6 septembre 1901. — Attentat contre le président McKinley : il meurt de ses blessures le 14 et Roosevelt devient président.

15-18 mai 1903. — Visite de la vallée de Yosemite en compagnie de John Muir.

8 novembre 1904. — Réélection de Roosevelt (première élection comme président).

1er juillet 1905. — Création du Service des forêts des États-Unis sous la direction de Gifford Pinchot.

8 juin 1906. — Signature de la loi sur la préservation des antiquités autorisant le président à instituer des monuments nationaux par décret présidentiel.

11 mai 1908. — Le secrétaire à l’Intérieur Garfield autorise la municipalité de San Francisco à construire un barrage dans la vallée de Hetch Hetchy afin d’assurer son approvisionnement en eau.

3 novembre 1908. — Élection du président républicain Taft, avec le soutien de Roosevelt.

18-22 juin 1912. — Convention républicaine de Chicago : le président Taft est désigné candidat du Parti républicain à l’élection présidentielle de 1912, malgré la candidature de Roosevelt.

5-7 août 1912. — Convention progressiste de Chicago : Roosevelt obtient l’investiture du Parti progressiste.

5 novembre 1912. — Première élection du président démocrate Woodrow Wilson.

19 décembre 1913. — Signature par Wilson du Raker Act sur le barrage de Hetch Hetchy.

24 décembre 1914. — Mort de John Muir à Los Angeles.


Le discours de Chicago du 6 août 1912

Il ne peut y avoir dans ce pays de cause plus grande que celle de la conservation [conservation]. De même que nous devons protéger [conserve] nos hommes, nos femmes et nos enfants, nous devons préserver [conserve] les ressources de la terre sur laquelle ils vivent.
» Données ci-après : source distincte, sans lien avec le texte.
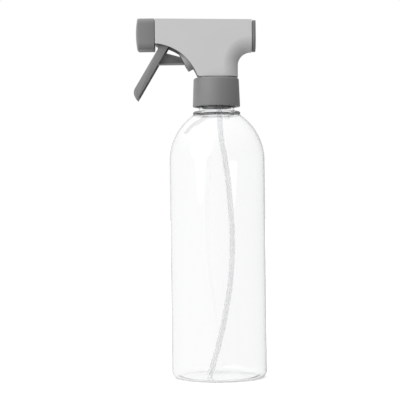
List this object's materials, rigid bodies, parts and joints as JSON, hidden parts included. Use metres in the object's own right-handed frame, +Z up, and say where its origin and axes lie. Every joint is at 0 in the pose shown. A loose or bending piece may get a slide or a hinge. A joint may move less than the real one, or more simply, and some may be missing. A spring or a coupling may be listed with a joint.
{
  "type": "trigger spray bottle",
  "caption": "Hand mister: clear cylindrical bottle with a round shoulder, grey screw collar, trigger pump head, square turning nozzle and a bent dip tube.",
  "frame": {"origin": "on the surface the bottle stands on, below the middle of the object's outline", "axes": "+Z up along the bottle's axis, the nozzle points along -X, +Y to the side"},
  "size_m": [0.093, 0.068, 0.2569],
  "materials": {
    "clear_pet": "clear, glossy",
    "shroud_grey": "light grey moulded polypropylene, satin",
    "dark_grey": "mid grey moulded polypropylene, satin",
    "pump_grey": "grey moulded polypropylene",
    "tube_clear": "translucent polyethylene",
    "natural_plastic": "natural polyethylene",
    "gasket_foam": "foamed polyethylene",
    "black_rubber": "moulded rubber",
    "spring_steel": "drawn wire",
    "ball_steel": "polished"
  },
  "bodies": {
    "bottle": {"bottle": "clear_pet"},
    "head": {"pump_body": "pump_grey", "shroud": "shroud_grey", "rear_cap": "dark_grey", "neck_gasket": "gasket_foam", "tube_retainer": "natural_plastic", "dip_tube": "tube_clear", "return_spring": "spring_steel", "outlet_valve_spring": "spring_steel", "spinner": "natural_plastic", "nozzle_seal": "black_rubber"},
    "closure": {"closure_collar": "dark_grey"},
    "trigger": {"trigger": "dark_grey"},
    "piston": {"piston": "natural_plastic", "vent_seal": "black_rubber", "piston_seal": "black_rubber"},
    "nozzle": {"nozzle_cap": "dark_grey", "orifice_insert": "dark_grey"},
    "inlet_ball": {"inlet_ball": "ball_steel"},
    "outlet_valve": {"outlet_valve": "natural_plastic"}
  },
  "joints": [
    {"name": "head_lift", "type": "slide", "parent": "bottle", "child": "head", "axis": [0, 0, 1], "range_m": [0, 0.00635]},
    {"name": "closure_turn", "type": "hinge", "parent": "head", "child": "closure", "pos_m": [0.0124, 0, 0.204], "axis": [0, 0, 1], "range_deg": [0, 540]},
    {"name": "trigger_squeeze", "type": "hinge", "parent": "head", "child": "trigger", "pos_m": [-0.02062, 0, 0.24387], "axis": [0, -1, 0], "range_deg": [0, 18]},
    {"name": "piston_slide", "type": "slide", "parent": "head", "child": "piston", "axis": [0.8805, 0, 0.4741], "range_m": [0, 0.00647], "stiffness_N_per_m": 1060, "springref_m": -0.0076, "deforming": ["return_spring"]},
    {"name": "nozzle_turn", "type": "hinge", "parent": "head", "child": "nozzle", "pos_m": [-0.0374, 0, 0.24575], "axis": [1, 0, 0], "continuous": true},
    {"name": "inlet_ball_lift", "type": "slide", "parent": "head", "child": "inlet_ball", "axis": [0, 0, 1], "range_m": [0, 0.002]},
    {"name": "outlet_valve_open", "type": "slide", "parent": "head", "child": "outlet_valve", "axis": [-1, 0, 0], "range_m": [0, 0.0008], "stiffness_N_per_m": 40, "springref_m": -0.004, "deforming": ["outlet_valve_spring"]}
  ],
  "couplings": [
    {"joint": "closure_turn", "follows": "head_lift", "rad_per_m": 1484.3},
    {"joint": "trigger_squeeze", "follows": "piston_slide", "rad_per_m": 48.544}
  ]
}
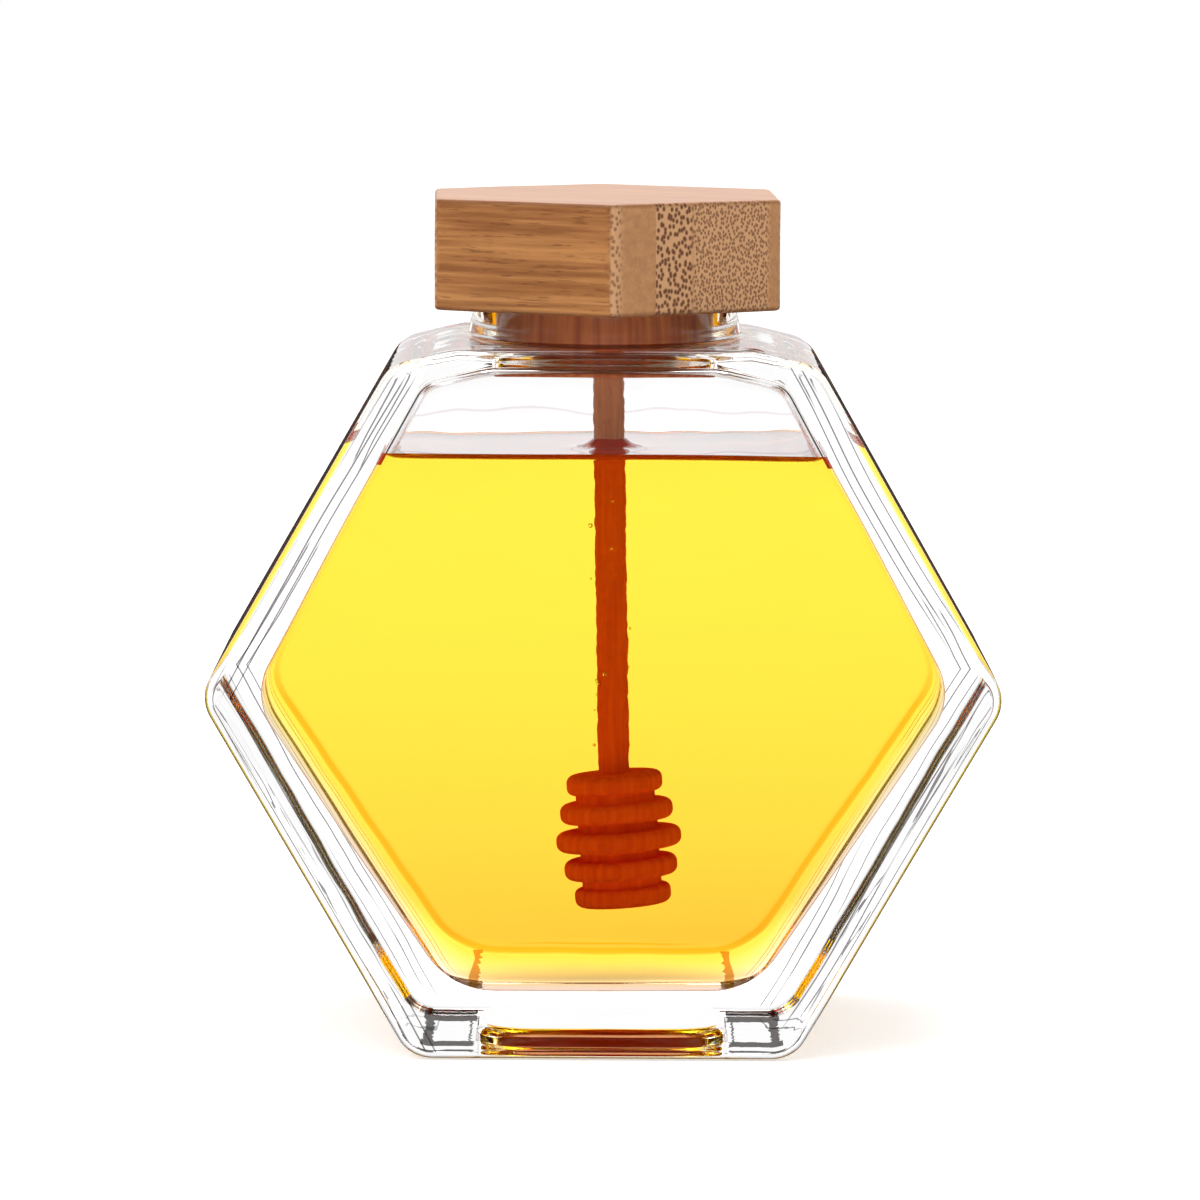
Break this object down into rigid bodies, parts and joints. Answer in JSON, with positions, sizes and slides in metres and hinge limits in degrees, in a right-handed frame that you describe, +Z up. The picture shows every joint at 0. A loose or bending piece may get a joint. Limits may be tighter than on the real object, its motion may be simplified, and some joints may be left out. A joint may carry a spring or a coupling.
{
  "type": "honey jar with dipper",
  "caption": "Hexagonal thick-walled glass jar of clear yellow honey with a hexagonal bamboo lid, a wooden stopper and a ridged wooden dipper hanging into the honey.",
  "frame": {"origin": "middle of the foot's underside, on the ground", "axes": "+Z up through the neck, X along the width between the side corners, front towards -Y"},
  "size_m": [0.1202, 0.06, 0.1298],
  "materials": {
    "glass": "clear polished soda-lime glass",
    "honey": "clear yellow liquid honey",
    "bamboo": "satin laminated bamboo",
    "stopper_wood": "matt turned wood",
    "dipper_wood": "matt turned wood wetted by honey"
  },
  "bodies": {
    "root": {"glass_jar": "glass", "honey": "honey", "lid": "bamboo", "stopper": "stopper_wood", "dipper": "dipper_wood"}
  },
  "joints": []
}
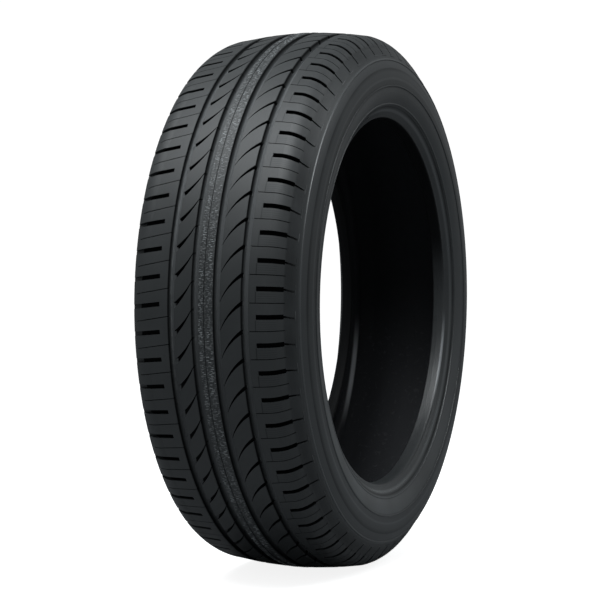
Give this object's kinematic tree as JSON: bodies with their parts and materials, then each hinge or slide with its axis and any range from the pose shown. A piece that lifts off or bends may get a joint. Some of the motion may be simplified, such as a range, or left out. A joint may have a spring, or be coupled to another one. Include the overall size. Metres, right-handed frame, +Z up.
{
  "type": "car tyre",
  "caption": "Unmounted radial car tyre standing on its tread, with straight grooves, shoulder slots, curved strokes and sipes.",
  "frame": {"origin": "on the tyre's axis, midway between the two bead faces", "axes": "+Y along the tyre's axis towards the bulging near wall, +Z up from the contact flat, +X forward along the rolling direction"},
  "size_m": [0.6464, 0.1944, 0.646],
  "materials": {
    "tyre": "satin"
  },
  "bodies": {
    "root": {"tyre": "tyre"}
  },
  "joints": []
}
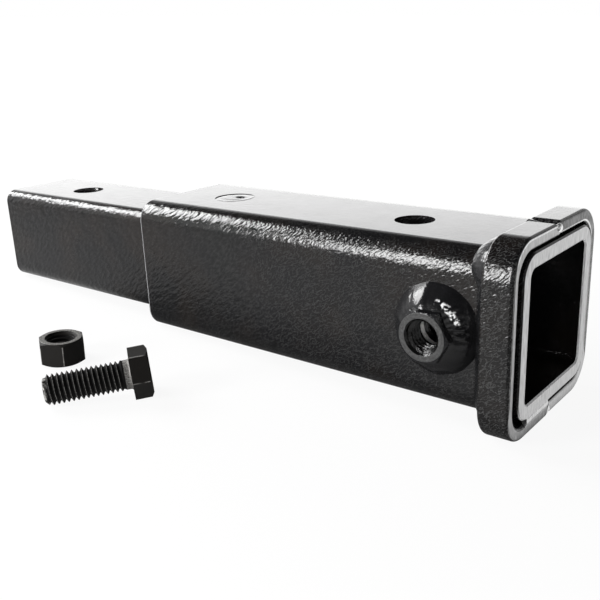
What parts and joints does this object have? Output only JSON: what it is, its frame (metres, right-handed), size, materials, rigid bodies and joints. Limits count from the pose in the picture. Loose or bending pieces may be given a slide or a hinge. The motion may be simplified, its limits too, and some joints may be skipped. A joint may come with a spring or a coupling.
{
  "type": "hitch receiver extender",
  "caption": "Square hitch shank welded into a longer receiver tube with a pin hole, a collared mouth and a welded side nut for an anti-rattle bolt.",
  "frame": {"origin": "centre of the receiver's pin hole, on the axis of the tubes", "axes": "+X along the tubes and out of the receiver's mouth, +Z along the pin holes and up as the extender lies, -Y out of the side with the welded nut"},
  "size_m": [0.322, 0.1566, 0.0773],
  "materials": {
    "black_paint": "glossy black powder coat with a fine hammered texture",
    "painted_weld": "glossy black powder coat over rippled weld bead",
    "black_oxide": "semi-matte black oxide, worn lighter on the edges"
  },
  "bodies": {
    "root": {"receiver_tube": "black_paint", "shank_tube": "black_paint", "collar_near_half": "black_paint", "collar_far_half": "black_paint", "collar_rear_weld": "painted_weld", "collar_seam_weld_top": "painted_weld", "collar_seam_weld_bottom": "painted_weld", "collar_front_stitch_weld": "painted_weld", "shank_weld": "painted_weld", "plug_weld_top": "painted_weld", "plug_weld_bottom": "painted_weld", "anti_rattle_nut": "black_paint", "nut_weld": "painted_weld", "anti_rattle_bolt": "black_oxide", "lock_nut": "black_oxide"}
  },
  "joints": []
}
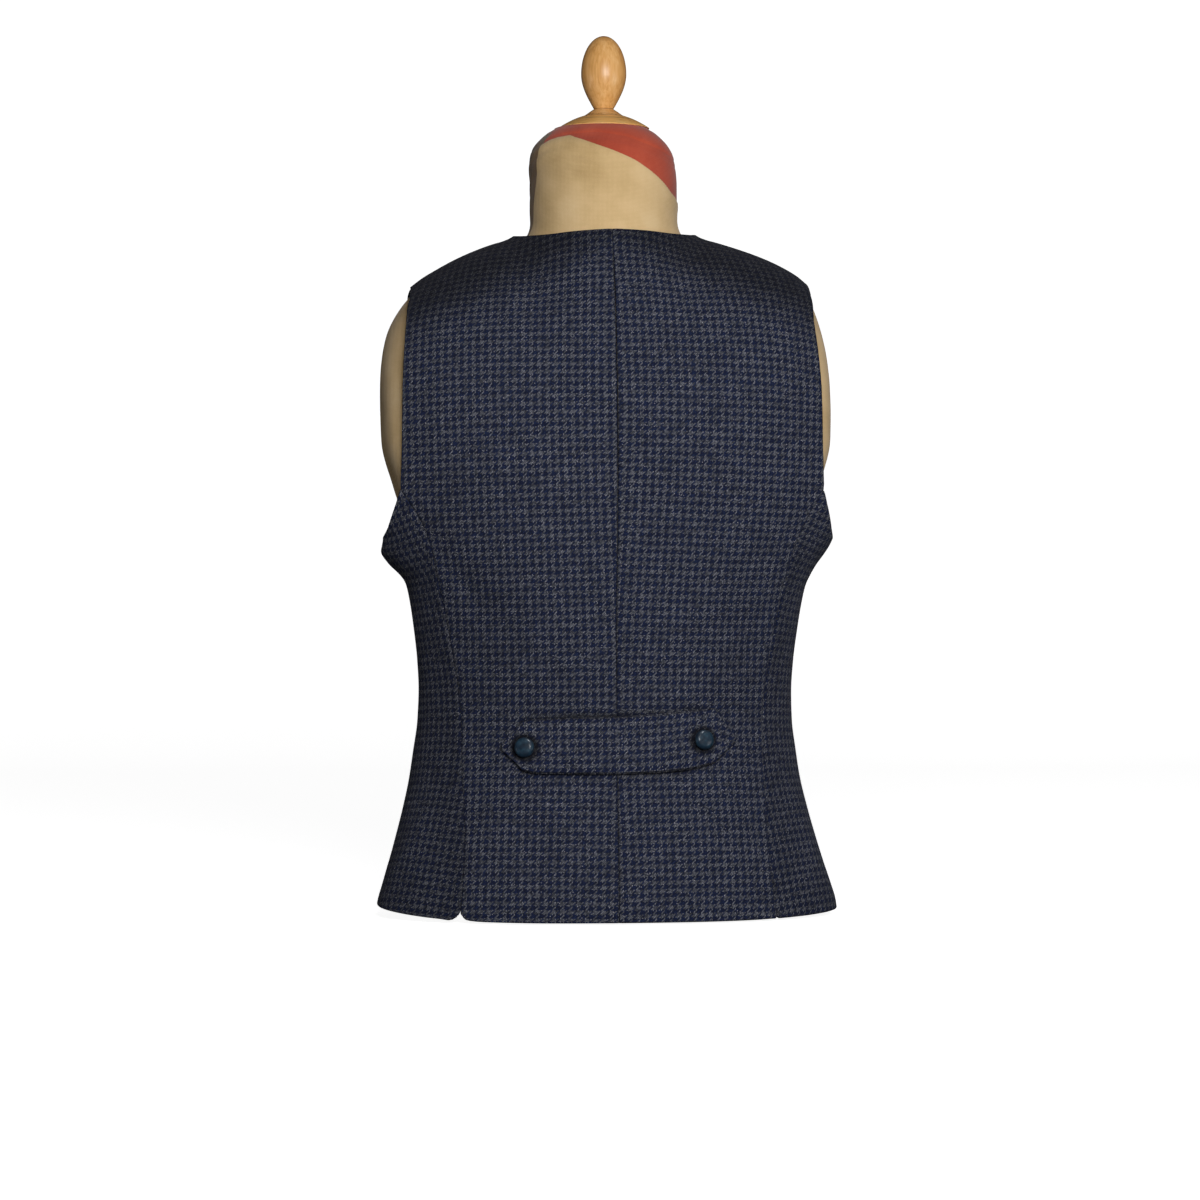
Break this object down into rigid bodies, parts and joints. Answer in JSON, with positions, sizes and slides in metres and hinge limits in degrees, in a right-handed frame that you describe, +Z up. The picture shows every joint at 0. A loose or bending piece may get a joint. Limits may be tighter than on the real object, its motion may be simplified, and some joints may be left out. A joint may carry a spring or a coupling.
{
  "type": "waistcoat on a dress form",
  "caption": "Women's tweed suit waistcoat with a buttoned half belt across the back, worn by a limbless dress form with a wooden neck cap and finial.",
  "frame": {"origin": "centre of the dress form's flat base, on the floor that it stands on", "axes": "+Z up, the garment's front faces -Y, its back with the half belt faces +Y, the wearer's left is +X"},
  "size_m": [0.3492, 0.2633, 0.6731],
  "materials": {
    "tweed": "matte",
    "button_leather": "satin",
    "form_cloth": "matte",
    "cap_wood": "satin",
    "finial_wood": "satin"
  },
  "bodies": {
    "root": {"back_centre_left": "tweed", "back_centre_right": "tweed", "side_back_left": "tweed", "side_back_right": "tweed", "front_left": "tweed", "front_right": "tweed", "half_belt": "tweed", "belt_button_left": "button_leather", "belt_button_right": "button_leather", "front_button_1": "button_leather", "front_button_2": "button_leather", "front_button_3": "button_leather", "front_button_4": "button_leather", "front_button_5": "button_leather", "form_torso": "form_cloth", "form_neck_cap": "cap_wood", "form_finial": "finial_wood"}
  },
  "joints": []
}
Nous devons préserver [conserve] le sol afin que nos enfants aient une terre qui soit plus fertile, non pas moins fertile que celle sur laquelle nos pères ont vécu. Nous devons préserver [conserve] les forêts, non pas en les laissant à l’abandon, mais en les exploitant, afin de les rendre plus précieuses, en même temps que nous les utilisons. Nous devons préserver [conserve] les mines. Il nous faut en outre, autant qu’il est en notre pouvoir, assurer l’usage de certaines grandes ressources naturelles pour le bénéfice de la collectivité tout entière. La nation ne doit pas abandonner ses droits sur l’énergie hydraulique, une source d’énergie dont l’importance sera incalculable dans un avenir proche. La nation et les États devraient sans délai, avec leurs pouvoirs respectifs, garantir par la loi la propriété publique de l’énergie hydraulique, n’en concédant l’usage que pour une durée raisonnable et à des conditions qui préserveraient les intérêts de la collectivité. De même que la nation s’est engagée dans une œuvre d’irrigation à l’Ouest, elle devrait aussi entreprendre celle de l’assainissement des terres humides du Sud. Nous devrions faire de la mise en valeur et de la protection du Mississippi une œuvre nationale, tout comme nous avons entrepris la construction du canal de Panama. Nous pouvons employer l’outillage et le savoir-faire rendus disponibles par l’achèvement du canal de Panama pour mettre en valeur le Mississippi de façon à en faire une grande route de commerce, et une source de fécondité, et non de mort, pour les riches et fertiles terres qui s’étendent le long de son cours inférieur.

Dans l’Ouest, les forêts, les pâturages, les réserves de toutes sortes devraient être administrées de manière à servir les intérêts du pionnier qui occupe véritablement la terre. Il faudrait l’encourager à l’exploiter immédiatement, tout en la préservant, pour ne pas l’épuiser. Nous ne voulons pas que nos ressources naturelles soient exploitées par quelques-uns au détriment des intérêts du plus grand nombre, comme nous nous refusons à la céder à quiconque les utiliserait à mauvais escient au risque de les détruire, laissant ainsi à ceux qui viendraient après nous un patrimoine amoindri. L’homme dont nous entendons protéger les intérêt est le pionnier qui cultive la terre, qui travaille de ses mains, qui œuvre non seulement pour lui-même, mais aussi pour ses enfants, et qui souhaite leur léguer le fruit de son travail. La garantie de sa prospérité est la première condition à prendre en compte dans la conduite de notre politique de conservation : notre but est de préserver nos ressources naturelles pour la collectivité tout entière, pour l’homme et la femme ordinaires qui constituent le peuple américain.

Traduction personnelle.

Address by Theodore Roosevelt before the convention of the National Progressive Party in Chicago, August, Nineteen Twelve, Mail and Express Job Print, New York, s. d. (extrait).